In this article, we will cover an unsupervised learning method of Topic Modeling and a supervised learning method of Sentiment Classification to identify topics in the dataset. Real-world text data comes with a large number of unique tokens, which can be complex to comprehend. It is difficult and costly to label textual instances for supervised classification as opposed to unsupervised learning methods. This article explores the importance of Topic Modeling for large amounts of text corpus over supervised learning methods with hands-on project implementation. So let’s dive deep into the article.
This article was published as a part of the Data Science Blogathon.
Table of Contents
What is Topic Modeling?
Sentiment classification is an unsupervised machine learning approach to extract frequently discussed topics from a certain text corpus. Unlike a supervised learning method, an unsupervised learning method does not have any labels associated with each document in the training corpus. Each topic of the text corpus consists of a composition of words available in documents. The corpus of the documents, or text corpus, contains multiple topics that depend on the context of the text data.
In addition, we will learn various methods for Topic Modeling which are used in the industry. There are mainly two types of Topic Modeling techniques-
- Traditional Topic Modeling
- Neural Topic Modeling
Let’s look at the Traditional Topic Modeling techniques and their applications in industries.
1. Traditional Topic Modeling
These types of Topic Modeling techniques are based on statistics and probabilistic models. These techniques assume that each document contains a set of topics and each topic is distributed over words. In these techniques, models are trained using Matrix Factorization techniques or statistical inference.
In Matrix Factorization techniques, we have a Non-Negative Matrix Factorization (NNMF) model. While in statistical and probabilistic methods we have Latent Dirichlet Allocation (LDA) modeling technique which is used widely in topic modeling tasks.
Non-Negative Matrix Factorization aims to reduce a high dimensional dataset into a lower dimensional dataset composed of non-negative vectors. This helps capture essential structure and variability of the dataset to identify a set of topics and themes that can explain word frequencies in document term-matrix.
In opposition to that, Latent Dirichlet Allocation aims to identify hidden topics from a large text corpus using a probabilistic generative model. It assumes topics are distributed over words of each document and an algorithm calculates the probability of each topic based on each word in the document.
Using the coherence metric to measure the performance of the LDA model
The coherence metric is used to measure how sufficiently topics are identified in a given text corpus. When we talk about ‘Coherence’, we talk about cooperation characteristics between reference corpus and identified topics.
Topic coherence assesses how well topic is supported by a text corpus or a reference text. It uses statistics and probability to compare the distribution of words and topics of a given corpus. It then assigns a coherence score to each topic. Finally, it aggregates all the individual scores to give a single coherence score to the model.
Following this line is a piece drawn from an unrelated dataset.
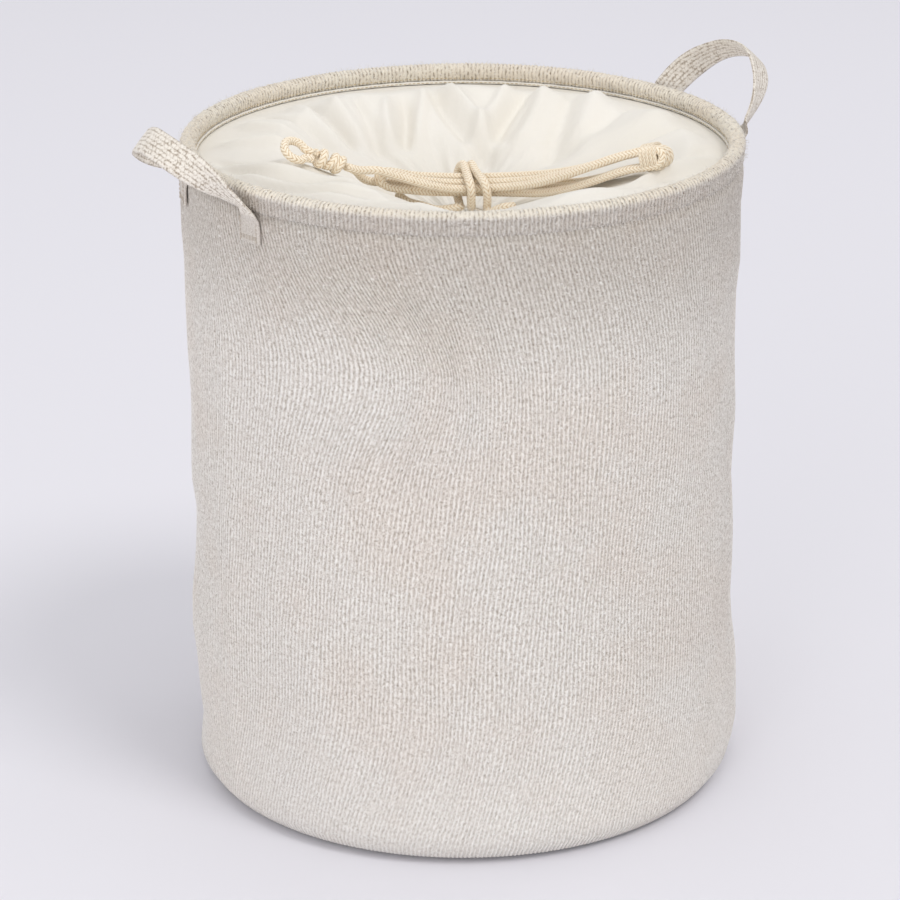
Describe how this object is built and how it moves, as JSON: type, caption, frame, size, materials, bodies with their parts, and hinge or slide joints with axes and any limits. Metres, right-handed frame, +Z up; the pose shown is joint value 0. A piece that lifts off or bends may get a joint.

The intuition behind the topic coherence metric
To understand topic coherence in a simple manner as opposed to going with heavy math and statistics, the method takes selected topics and references corpora as input. It then segments topics into various pairs and calculates the probabilities of words in the text corpus. Finally, it calculates confirmation measures that simply tell us how well each topic pair is present in the text corpus and what words support the topic pair in the text corpus. Then, all the confirmation measures are summed to come up with a topic coherence score, which will be in the range of 0 to 1. A topic coherence score closer to 1 means better performance in Topic Modeling.
We will look at hands-on Topic Modeling with code examples in later sections.
We will look at the implementation of the coherence metric in the hands-on project in the implementation section.
2. Neural Topic Modeling
Neural Topic Modeling uses neural networks to capture complex relationships between words in the text corpus. Unlike Traditional Topic Modeling techniques, it does not use frequency of words or TF-IDF methods to identify the most frequently occurring words or topics in our case. Neural network-based Topic Modeling techniques can capture the context of the text corpus, which is not possible in Traditional Topic Modeling methods.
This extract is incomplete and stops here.